EXERCISE OBJECTIVE ▸
Locate, in the data below, the line that contains "in imported if" and the line that contains "scene = bpy.context.scene"; reproduce exactly those two lines and every line between them, nothing more.
start SUPPLIED RECORDS
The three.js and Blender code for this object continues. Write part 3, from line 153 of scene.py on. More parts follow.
end SUPPLIED RECORDS
start SUPPLIED RECORDS
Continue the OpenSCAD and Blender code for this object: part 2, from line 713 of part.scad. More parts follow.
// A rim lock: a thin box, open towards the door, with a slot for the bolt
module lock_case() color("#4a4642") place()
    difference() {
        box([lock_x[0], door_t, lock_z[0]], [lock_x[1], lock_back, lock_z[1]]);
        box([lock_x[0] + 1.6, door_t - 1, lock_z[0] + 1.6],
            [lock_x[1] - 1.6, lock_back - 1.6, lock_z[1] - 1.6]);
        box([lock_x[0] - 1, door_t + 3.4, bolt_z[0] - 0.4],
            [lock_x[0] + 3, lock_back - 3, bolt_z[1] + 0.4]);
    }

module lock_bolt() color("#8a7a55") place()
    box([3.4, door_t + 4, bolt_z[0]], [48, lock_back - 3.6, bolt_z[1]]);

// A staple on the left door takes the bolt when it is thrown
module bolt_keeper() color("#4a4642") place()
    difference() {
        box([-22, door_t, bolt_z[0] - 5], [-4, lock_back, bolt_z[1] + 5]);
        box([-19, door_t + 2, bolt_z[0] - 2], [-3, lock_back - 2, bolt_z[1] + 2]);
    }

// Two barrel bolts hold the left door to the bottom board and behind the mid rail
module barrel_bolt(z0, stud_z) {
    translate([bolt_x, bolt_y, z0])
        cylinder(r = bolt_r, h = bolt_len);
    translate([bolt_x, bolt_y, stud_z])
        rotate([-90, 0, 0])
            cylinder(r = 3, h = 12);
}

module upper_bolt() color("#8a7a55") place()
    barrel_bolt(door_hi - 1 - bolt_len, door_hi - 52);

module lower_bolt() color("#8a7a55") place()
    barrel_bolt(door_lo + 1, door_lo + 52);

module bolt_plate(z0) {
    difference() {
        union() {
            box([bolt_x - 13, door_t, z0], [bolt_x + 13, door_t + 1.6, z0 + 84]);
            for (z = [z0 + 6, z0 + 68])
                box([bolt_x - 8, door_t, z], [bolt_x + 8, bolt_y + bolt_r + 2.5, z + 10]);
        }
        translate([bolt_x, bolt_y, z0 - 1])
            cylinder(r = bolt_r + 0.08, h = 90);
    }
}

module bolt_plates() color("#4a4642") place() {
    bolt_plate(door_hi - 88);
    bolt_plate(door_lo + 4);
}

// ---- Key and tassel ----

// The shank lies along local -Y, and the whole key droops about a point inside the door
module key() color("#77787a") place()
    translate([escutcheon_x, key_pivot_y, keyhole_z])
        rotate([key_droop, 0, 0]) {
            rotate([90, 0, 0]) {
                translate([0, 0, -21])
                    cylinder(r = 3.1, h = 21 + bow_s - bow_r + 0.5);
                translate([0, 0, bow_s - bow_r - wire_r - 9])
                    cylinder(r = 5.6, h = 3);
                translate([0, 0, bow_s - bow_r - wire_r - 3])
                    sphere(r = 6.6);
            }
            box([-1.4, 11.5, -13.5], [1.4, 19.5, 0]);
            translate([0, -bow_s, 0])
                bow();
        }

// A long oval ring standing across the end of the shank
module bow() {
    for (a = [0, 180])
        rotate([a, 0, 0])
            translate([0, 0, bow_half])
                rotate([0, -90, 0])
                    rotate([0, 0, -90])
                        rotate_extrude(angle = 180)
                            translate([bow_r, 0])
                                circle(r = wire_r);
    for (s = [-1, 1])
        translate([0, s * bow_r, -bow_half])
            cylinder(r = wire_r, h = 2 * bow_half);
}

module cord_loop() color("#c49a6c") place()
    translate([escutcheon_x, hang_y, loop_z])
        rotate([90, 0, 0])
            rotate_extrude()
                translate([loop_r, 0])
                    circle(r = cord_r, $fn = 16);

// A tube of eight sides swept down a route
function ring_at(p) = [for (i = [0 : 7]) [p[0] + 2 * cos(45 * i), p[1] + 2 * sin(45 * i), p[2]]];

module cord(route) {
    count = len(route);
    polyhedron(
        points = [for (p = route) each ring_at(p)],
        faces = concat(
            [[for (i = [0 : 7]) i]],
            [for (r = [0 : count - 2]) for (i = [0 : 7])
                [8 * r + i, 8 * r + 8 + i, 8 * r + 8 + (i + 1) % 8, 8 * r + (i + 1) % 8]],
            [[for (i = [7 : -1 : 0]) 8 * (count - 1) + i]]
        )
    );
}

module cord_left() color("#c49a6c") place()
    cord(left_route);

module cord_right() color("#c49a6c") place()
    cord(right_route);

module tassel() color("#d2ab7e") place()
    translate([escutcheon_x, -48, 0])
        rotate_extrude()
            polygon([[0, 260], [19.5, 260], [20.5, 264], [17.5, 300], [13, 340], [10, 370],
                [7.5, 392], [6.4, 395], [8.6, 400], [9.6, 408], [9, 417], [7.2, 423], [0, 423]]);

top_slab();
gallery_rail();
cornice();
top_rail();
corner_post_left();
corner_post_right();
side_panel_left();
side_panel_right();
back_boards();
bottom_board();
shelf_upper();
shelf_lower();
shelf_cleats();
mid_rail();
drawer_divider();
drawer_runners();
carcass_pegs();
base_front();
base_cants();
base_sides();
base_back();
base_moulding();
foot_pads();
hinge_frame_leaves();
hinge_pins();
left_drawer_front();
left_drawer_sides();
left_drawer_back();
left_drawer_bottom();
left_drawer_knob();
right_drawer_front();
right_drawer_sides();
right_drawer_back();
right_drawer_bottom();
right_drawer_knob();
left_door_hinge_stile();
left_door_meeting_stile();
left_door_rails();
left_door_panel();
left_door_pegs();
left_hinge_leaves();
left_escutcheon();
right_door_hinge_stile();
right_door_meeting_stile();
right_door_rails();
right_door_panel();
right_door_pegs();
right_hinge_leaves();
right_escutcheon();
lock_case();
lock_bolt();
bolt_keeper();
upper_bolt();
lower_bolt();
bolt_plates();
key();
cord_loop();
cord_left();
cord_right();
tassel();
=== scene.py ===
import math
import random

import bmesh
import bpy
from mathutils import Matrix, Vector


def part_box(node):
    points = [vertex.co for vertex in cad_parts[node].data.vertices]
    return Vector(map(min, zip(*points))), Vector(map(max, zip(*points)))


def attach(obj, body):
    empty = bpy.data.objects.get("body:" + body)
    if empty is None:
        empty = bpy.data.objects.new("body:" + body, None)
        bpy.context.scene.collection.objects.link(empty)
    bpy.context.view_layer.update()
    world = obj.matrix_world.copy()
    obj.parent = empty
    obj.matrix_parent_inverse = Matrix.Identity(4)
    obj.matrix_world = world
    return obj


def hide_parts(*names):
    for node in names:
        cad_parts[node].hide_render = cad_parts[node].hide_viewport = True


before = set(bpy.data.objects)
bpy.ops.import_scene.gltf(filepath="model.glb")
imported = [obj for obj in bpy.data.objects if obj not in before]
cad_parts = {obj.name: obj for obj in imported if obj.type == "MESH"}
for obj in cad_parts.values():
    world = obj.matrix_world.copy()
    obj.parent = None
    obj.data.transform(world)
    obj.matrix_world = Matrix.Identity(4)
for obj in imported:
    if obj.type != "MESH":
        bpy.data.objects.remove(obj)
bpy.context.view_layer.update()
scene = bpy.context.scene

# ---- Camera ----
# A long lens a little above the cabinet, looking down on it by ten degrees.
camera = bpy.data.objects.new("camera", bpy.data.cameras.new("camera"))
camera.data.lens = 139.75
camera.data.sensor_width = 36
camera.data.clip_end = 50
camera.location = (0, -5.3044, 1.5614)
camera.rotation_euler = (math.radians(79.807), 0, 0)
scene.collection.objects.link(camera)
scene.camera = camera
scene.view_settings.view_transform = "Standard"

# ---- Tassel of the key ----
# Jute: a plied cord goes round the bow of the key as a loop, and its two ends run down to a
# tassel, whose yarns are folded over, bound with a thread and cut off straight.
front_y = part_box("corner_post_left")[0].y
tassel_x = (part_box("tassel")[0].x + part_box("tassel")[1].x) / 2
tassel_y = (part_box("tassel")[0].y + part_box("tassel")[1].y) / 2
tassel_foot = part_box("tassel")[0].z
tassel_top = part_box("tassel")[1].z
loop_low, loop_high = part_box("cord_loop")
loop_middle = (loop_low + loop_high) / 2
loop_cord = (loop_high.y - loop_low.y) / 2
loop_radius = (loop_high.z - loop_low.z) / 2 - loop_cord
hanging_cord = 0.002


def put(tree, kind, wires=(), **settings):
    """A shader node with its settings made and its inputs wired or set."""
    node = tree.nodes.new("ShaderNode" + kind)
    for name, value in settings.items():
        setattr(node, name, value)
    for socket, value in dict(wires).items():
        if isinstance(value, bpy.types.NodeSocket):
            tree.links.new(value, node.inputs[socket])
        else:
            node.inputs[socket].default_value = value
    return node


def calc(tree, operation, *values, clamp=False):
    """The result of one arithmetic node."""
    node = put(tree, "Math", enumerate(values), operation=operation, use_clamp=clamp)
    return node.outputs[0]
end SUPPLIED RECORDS
IN RESPONSE ▸
cad_parts = {obj.name: obj for obj in imported if obj.type == "MESH"}
for obj in cad_parts.values():
    world = obj.matrix_world.copy()
    obj.parent = None
    obj.data.transform(world)
    obj.matrix_world = Matrix.Identity(4)
for obj in imported:
    if obj.type != "MESH":
        bpy.data.objects.remove(obj)
bpy.context.view_layer.update()
scene = bpy.context.scene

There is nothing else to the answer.